>> Begin

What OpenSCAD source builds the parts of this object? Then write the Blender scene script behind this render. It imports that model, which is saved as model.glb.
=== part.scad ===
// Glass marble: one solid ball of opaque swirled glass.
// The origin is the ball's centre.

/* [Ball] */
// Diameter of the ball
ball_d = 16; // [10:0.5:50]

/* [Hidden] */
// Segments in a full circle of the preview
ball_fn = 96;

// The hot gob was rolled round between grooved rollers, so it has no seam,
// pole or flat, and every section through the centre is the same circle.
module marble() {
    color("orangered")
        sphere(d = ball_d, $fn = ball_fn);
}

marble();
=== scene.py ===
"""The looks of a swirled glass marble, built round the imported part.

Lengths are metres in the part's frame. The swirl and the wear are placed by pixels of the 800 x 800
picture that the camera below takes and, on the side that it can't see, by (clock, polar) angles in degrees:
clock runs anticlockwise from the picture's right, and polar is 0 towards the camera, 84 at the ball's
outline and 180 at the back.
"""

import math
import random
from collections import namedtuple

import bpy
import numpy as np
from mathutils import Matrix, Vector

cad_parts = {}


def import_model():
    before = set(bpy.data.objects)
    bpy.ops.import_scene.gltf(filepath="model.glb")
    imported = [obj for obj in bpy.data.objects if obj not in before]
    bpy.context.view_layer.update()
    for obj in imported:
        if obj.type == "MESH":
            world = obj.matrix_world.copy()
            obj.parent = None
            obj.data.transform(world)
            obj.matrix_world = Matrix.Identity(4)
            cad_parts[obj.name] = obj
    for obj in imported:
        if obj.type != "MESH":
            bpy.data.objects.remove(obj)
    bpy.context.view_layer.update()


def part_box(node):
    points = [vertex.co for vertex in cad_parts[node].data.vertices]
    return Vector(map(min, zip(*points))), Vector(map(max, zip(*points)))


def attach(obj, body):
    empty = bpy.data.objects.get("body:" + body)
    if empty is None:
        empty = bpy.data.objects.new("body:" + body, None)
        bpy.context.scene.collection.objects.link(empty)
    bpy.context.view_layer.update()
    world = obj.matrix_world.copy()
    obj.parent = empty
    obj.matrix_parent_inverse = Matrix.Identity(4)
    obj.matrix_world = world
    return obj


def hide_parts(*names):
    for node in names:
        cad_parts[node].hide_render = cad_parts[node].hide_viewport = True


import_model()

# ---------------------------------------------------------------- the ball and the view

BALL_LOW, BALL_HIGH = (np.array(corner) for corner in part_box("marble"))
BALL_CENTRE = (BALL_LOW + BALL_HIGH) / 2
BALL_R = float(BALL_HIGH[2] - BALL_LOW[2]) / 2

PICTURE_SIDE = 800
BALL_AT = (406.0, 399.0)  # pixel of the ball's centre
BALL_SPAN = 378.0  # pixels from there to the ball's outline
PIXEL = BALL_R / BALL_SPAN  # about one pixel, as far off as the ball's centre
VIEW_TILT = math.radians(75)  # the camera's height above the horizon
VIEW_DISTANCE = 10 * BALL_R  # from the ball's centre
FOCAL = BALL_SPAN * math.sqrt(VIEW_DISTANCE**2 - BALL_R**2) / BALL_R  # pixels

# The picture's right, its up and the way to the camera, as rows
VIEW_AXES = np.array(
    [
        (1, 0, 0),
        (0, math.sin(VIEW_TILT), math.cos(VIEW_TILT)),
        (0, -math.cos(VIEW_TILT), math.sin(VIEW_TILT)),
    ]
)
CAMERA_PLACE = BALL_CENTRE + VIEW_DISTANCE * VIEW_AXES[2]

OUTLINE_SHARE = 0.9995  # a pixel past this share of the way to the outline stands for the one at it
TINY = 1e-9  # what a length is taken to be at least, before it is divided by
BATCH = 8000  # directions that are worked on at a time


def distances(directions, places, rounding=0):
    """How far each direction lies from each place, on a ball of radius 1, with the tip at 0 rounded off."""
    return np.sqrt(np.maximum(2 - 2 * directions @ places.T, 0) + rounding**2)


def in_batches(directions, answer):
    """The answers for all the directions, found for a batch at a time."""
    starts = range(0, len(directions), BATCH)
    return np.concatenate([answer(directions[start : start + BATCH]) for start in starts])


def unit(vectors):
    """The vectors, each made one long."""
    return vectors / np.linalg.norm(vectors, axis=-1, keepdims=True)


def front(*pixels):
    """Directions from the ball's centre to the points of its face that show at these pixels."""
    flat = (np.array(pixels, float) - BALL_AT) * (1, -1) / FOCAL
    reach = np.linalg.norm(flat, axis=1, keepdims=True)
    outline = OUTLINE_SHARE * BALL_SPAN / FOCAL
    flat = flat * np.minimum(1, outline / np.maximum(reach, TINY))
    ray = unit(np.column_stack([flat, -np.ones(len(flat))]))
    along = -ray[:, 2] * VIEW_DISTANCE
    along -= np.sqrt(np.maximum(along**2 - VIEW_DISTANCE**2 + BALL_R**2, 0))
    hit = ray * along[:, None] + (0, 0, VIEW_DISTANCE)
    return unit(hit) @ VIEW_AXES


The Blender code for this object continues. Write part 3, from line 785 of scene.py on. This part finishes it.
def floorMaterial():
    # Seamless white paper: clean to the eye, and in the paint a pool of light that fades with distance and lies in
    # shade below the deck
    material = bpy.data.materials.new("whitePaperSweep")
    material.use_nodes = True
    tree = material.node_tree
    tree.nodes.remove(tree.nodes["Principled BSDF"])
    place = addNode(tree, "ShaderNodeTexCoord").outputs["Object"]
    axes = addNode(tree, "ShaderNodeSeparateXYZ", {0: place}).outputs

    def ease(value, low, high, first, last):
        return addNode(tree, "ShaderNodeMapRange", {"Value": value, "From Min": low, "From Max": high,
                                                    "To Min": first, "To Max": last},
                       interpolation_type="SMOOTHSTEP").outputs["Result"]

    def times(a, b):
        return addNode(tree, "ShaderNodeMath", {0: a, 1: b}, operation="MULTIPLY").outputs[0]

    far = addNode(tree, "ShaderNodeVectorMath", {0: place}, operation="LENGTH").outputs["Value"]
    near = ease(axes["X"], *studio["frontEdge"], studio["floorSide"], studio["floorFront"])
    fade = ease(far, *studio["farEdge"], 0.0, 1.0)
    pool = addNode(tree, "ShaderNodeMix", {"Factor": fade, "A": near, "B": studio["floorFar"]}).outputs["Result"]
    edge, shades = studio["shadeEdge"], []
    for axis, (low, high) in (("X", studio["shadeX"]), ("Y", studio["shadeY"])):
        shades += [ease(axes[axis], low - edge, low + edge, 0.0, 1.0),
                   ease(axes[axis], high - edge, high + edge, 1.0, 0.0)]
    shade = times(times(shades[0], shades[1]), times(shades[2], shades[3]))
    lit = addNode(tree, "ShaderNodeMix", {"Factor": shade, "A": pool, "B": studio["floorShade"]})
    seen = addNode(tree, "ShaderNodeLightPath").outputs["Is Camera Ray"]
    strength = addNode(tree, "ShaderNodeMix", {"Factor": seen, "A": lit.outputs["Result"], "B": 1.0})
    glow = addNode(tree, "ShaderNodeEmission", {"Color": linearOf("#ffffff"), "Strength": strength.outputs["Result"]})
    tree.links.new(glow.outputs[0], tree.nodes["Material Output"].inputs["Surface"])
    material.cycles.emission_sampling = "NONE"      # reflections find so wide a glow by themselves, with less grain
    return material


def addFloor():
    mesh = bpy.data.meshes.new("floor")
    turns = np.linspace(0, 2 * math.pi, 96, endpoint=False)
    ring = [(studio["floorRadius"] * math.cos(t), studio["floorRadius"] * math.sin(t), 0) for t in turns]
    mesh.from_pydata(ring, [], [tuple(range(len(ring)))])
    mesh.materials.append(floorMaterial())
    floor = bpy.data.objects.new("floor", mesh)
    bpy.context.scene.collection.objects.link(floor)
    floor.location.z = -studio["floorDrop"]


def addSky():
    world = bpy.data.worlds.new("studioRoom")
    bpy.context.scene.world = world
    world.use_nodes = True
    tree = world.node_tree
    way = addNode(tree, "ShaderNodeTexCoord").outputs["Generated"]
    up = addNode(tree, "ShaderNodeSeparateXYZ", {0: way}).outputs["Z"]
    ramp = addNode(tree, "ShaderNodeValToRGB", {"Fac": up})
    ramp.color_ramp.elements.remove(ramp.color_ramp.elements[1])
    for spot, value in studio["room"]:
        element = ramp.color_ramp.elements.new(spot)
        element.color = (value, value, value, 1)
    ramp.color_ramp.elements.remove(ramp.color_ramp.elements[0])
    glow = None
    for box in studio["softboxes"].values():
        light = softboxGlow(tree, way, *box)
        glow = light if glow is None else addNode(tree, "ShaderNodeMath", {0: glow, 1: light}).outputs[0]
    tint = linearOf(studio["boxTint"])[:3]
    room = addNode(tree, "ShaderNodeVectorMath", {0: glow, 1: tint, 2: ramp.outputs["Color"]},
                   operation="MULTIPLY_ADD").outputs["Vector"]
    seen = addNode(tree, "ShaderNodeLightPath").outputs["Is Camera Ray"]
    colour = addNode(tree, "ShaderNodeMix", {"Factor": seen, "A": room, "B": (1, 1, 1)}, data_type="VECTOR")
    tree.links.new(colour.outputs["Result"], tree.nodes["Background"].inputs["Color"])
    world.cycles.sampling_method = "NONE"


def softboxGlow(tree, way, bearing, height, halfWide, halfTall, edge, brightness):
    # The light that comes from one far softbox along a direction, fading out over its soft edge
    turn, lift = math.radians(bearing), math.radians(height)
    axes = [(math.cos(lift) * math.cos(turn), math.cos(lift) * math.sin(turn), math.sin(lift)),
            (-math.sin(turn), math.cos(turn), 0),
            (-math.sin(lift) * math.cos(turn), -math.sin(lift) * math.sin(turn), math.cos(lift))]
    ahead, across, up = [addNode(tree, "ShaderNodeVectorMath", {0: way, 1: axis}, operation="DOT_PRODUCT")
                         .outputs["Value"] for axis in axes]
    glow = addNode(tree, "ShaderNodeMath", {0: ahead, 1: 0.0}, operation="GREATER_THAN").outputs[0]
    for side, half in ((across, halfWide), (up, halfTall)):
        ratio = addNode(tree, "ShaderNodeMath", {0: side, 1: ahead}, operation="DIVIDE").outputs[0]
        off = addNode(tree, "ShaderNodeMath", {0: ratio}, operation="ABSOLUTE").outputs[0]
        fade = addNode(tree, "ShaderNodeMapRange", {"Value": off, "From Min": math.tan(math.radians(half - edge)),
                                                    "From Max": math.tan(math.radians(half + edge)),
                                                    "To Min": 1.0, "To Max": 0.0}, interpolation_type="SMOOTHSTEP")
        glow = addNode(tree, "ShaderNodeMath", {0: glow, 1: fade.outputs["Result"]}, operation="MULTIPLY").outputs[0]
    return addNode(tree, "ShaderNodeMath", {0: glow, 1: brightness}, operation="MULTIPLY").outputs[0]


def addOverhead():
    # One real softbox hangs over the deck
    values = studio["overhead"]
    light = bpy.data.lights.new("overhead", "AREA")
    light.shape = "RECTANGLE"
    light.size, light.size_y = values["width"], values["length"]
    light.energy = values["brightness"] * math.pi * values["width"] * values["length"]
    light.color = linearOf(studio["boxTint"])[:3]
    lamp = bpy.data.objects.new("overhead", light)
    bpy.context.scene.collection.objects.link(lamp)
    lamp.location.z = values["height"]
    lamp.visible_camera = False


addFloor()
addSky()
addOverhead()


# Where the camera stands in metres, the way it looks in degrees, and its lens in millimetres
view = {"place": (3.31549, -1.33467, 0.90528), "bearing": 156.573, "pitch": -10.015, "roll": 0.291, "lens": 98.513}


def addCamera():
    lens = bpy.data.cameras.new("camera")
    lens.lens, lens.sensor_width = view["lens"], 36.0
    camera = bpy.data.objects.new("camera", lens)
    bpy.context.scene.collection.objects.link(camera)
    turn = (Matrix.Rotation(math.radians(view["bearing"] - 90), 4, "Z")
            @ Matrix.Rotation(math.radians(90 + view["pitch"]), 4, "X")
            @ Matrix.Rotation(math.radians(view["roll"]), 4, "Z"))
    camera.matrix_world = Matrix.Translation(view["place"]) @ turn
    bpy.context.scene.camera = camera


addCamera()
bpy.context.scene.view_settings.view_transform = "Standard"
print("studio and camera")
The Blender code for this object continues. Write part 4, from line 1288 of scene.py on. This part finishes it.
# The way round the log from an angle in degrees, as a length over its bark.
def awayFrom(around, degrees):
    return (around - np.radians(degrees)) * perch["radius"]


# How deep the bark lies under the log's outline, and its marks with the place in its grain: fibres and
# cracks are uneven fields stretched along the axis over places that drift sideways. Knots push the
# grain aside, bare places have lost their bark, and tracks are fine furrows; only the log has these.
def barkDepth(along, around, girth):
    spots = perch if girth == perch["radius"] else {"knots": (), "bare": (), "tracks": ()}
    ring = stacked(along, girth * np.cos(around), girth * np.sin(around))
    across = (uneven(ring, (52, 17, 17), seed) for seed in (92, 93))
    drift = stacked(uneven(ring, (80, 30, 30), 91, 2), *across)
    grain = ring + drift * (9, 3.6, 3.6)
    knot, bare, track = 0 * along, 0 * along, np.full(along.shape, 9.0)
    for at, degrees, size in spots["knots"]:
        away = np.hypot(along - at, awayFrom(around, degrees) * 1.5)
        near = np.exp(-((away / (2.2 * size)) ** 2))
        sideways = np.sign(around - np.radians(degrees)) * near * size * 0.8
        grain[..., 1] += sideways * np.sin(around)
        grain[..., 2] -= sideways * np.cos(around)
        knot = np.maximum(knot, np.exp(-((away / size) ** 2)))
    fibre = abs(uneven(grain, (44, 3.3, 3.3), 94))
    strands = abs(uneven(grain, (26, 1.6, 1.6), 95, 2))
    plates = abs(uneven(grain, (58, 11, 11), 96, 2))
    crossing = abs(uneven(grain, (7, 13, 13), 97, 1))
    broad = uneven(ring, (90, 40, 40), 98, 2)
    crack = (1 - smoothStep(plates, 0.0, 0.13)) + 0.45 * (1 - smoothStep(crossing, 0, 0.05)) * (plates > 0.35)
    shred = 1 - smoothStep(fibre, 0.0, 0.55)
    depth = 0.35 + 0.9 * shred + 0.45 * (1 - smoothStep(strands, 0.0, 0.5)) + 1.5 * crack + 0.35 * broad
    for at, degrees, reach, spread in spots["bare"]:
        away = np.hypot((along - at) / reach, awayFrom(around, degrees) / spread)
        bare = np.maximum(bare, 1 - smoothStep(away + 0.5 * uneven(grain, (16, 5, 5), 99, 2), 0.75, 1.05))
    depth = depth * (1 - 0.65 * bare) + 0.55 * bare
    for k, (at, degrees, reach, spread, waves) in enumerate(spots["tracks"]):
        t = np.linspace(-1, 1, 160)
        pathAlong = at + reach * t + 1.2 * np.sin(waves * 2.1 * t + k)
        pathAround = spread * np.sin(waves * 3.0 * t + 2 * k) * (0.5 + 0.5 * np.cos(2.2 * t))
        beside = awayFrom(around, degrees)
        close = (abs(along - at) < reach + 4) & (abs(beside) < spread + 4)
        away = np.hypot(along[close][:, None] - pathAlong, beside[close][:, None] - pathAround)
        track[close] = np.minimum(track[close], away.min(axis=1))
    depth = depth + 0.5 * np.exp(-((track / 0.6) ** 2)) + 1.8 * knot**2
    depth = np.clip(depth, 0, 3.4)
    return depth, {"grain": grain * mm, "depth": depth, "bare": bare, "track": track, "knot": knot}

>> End

→ **PROBLEM REQUIREMENTS**
Your task is to reproduce exactly the lines beginning at the line containing "The hot gob" and ending at the line containing "zip(*points))), Vector(map(max, zip(*points)))", inclusive.

→ **THE REPLY**
// The hot gob was rolled round between grooved rollers, so it has no seam,
// pole or flat, and every section through the centre is the same circle.
module marble() {
    color("orangered")
        sphere(d = ball_d, $fn = ball_fn);
}

marble();
=== scene.py ===
"""The looks of a swirled glass marble, built round the imported part.

Lengths are metres in the part's frame. The swirl and the wear are placed by pixels of the 800 x 800
picture that the camera below takes and, on the side that it can't see, by (clock, polar) angles in degrees:
clock runs anticlockwise from the picture's right, and polar is 0 towards the camera, 84 at the ball's
outline and 180 at the back.
"""

import math
import random
from collections import namedtuple

import bpy
import numpy as np
from mathutils import Matrix, Vector

cad_parts = {}


def import_model():
    before = set(bpy.data.objects)
    bpy.ops.import_scene.gltf(filepath="model.glb")
    imported = [obj for obj in bpy.data.objects if obj not in before]
    bpy.context.view_layer.update()
    for obj in imported:
        if obj.type == "MESH":
            world = obj.matrix_world.copy()
            obj.parent = None
            obj.data.transform(world)
            obj.matrix_world = Matrix.Identity(4)
            cad_parts[obj.name] = obj
    for obj in imported:
        if obj.type != "MESH":
            bpy.data.objects.remove(obj)
    bpy.context.view_layer.update()


def part_box(node):
    points = [vertex.co for vertex in cad_parts[node].data.vertices]
    return Vector(map(min, zip(*points))), Vector(map(max, zip(*points)))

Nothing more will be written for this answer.